I’m here to help! The scoring system in volleyball is probably one of the simpler scoring systems when it comes to competitive sports. Unlike football (+6) or basketball (+2), in volleyball, you get 1 point whenever you win a rally. What’s a rally, you say?
Here’s a scenario for you: Your teammate serves the ball (a nice volley) to the other team. They pass, set, and spike it…. but it soars way over your head and out of bounds! Your team won the rally!
Basically, a rally is the duration of play from serving to ending, until someone has to serve again. During a rally, you want to keep the ball in the air for as long as possible. Whichever team lets the ball land on their own side, or if a team cannot hit the ball within the 30×30’ square of the other team’s court, then the rally is over. You want to keep the ball off of your own side of the court and put it down on the other team’s court.
Winning a rally also occurs when a player from the other team touches the ball, and they aren’t able to send the ball back over. So, the ball doesn’t necessarily have to touch the ground. Remember, each team only gets three touches to get the ball back over (And, one player can’t hit it twice back to back. They can hit it twice in the same three-touch play, though).
Every time you win a rally, you get a point. This style of scoring is called rally scoring (cough cough). There is another style that used to be implemented in volleyball, and that is called sideout scoring. If you ever hear a team chanting “S-I-S-I-D-S-I-D-E-O-U-T, SIDEOUT” that’s what it’s from. In that style, you had to serve the ball to earn the point. Back then games were a lotttt slower, and there were many “donuts” (This is not the tasty donut, but rather when the score never gets passed 0-0! Can you imagine?! I can. I played that style and it was brutal.)

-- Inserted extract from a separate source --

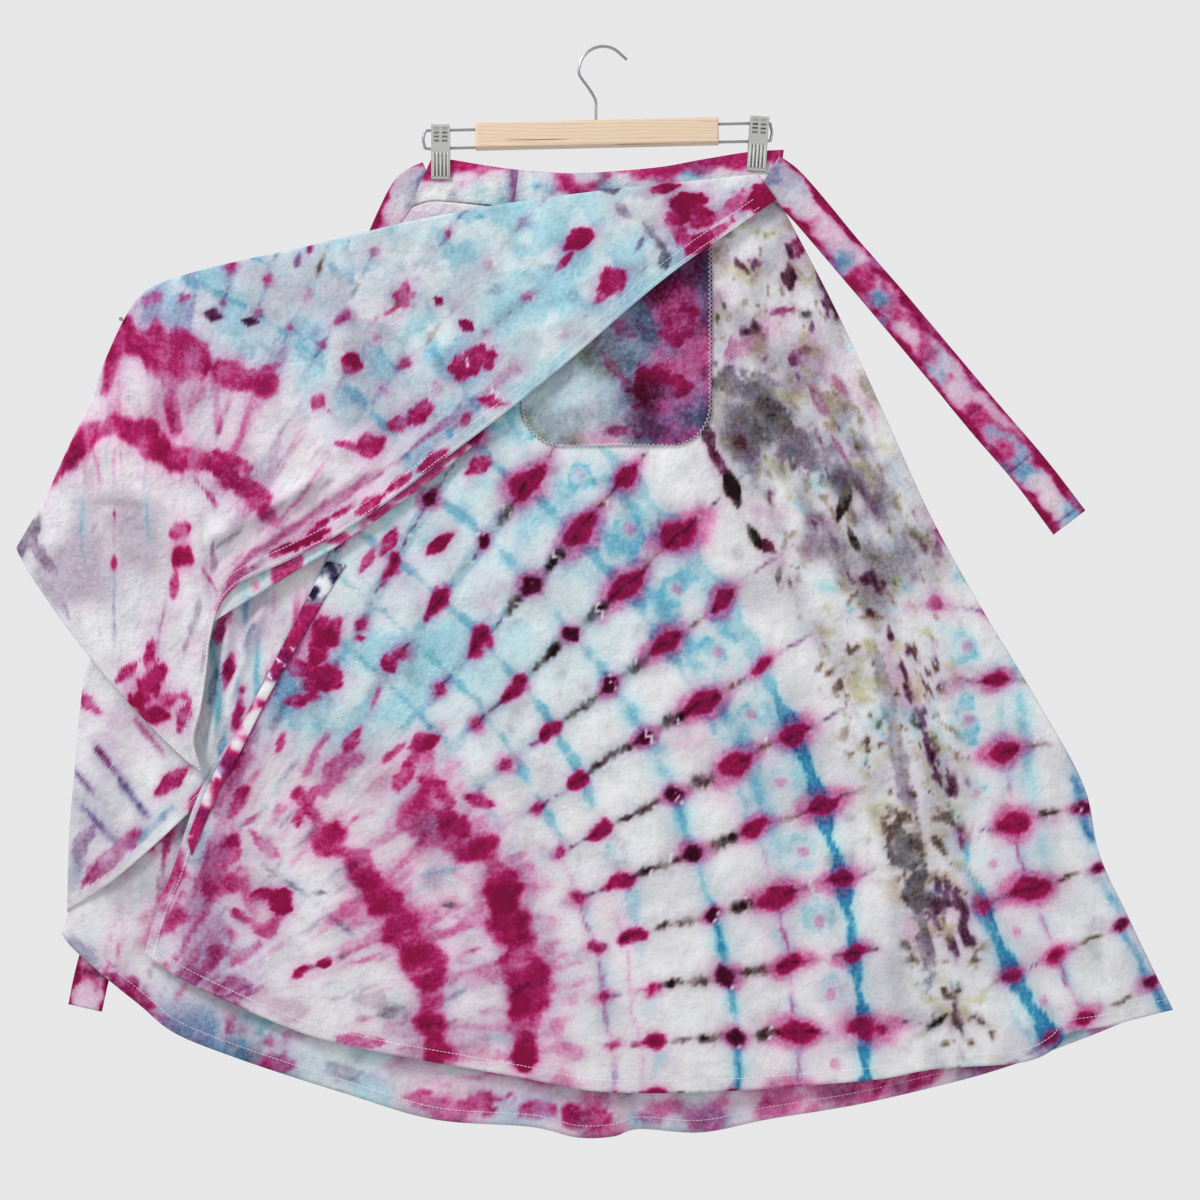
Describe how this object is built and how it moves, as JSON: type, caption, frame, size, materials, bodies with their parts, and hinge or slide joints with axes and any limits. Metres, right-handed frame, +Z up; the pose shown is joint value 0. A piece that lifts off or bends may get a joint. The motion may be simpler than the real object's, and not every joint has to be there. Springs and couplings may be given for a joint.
{
  "type": "wrap skirt on clip hanger",
  "caption": "Long flared cotton wrap skirt with waist ties, hung flat from a wooden clip hanger with its wrap turned up and pinned open; a soft garment for a rail or wall.",
  "frame": {"origin": "under side of the top of the hanger's hook, where it rests on a rail", "axes": "+Z up, +X to the viewer's right along the hanger, +Y from the front of the skirt to its back"},
  "size_m": [1.0393, 0.0322, 0.9874],
  "materials": {
    "dyed_cotton": "plain woven cotton, tie-dyed in magenta, aqua and grey on white, matt",
    "band_cotton": "two layers of the same cotton, dyed mostly magenta with pale and aqua patches, matt",
    "pocket_cotton": "dyed cotton with a white serged edge, matt",
    "pine": "pale pine, sanded and clear coated, satin",
    "bright_wire": "bright plated wire",
    "clip_metal": "pale grey pressed metal, satin"
  },
  "bodies": {
    "root": {"waistband_front_left": "band_cotton", "waistband_front_right": "band_cotton", "waistband_back": "band_cotton", "back_panel": "dyed_cotton", "under_panel": "dyed_cotton", "over_panel_side": "dyed_cotton", "over_panel_flap": "dyed_cotton", "pocket_bag": "pocket_cotton", "tie_right": "band_cotton", "tie_left": "band_cotton", "hanger_bar": "pine", "hanger_hook": "bright_wire", "wire_left": "bright_wire", "wire_right": "bright_wire", "clip_left_front": "clip_metal", "clip_left_back": "clip_metal", "clip_left_spring": "bright_wire", "clip_right_front": "clip_metal", "clip_right_back": "clip_metal", "clip_right_spring": "bright_wire", "wall_pin": "bright_wire"}
  },
  "joints": []
}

Luckily rally scoring is the norm. Most games these days play until 25 points, but in some professional matches, it is scored to 30. If you reach 25 first, you win. However, there is a caveat! If you reach 25, but the other team has 24, you don’t win right away! In fact, you have to score again to get 26, so you can win by two points. Don’t ask me why it is, but this is the way it is. Teams can go back and forth until someone wins by two, or unless the game is capped by the referee (this means that the score can only go to, say, 30. So, after 25, you try to win by two or get to 30 first).
And that’s it for game one. Yes, most matches consist of at least three sets or games and play best out of three. If you win the first two games, then you don’t have to play a third. If each team wins one game, then you play a third game. The third game is the wild card!
In game three, the scoring system is still rally (1+ per rally), but you only play to 15. Before the game starts, captains go up to flip a coin for side or receive, so the teams will reset who has which side and who serves first (this may be different than when established at the start of a match). At point 8, the teams switch sides. Gotta make it even!. The third game is also won by two, so don’t relax once you hit 14!
Well, that’s about it for the scoring system. Have fun and good luck!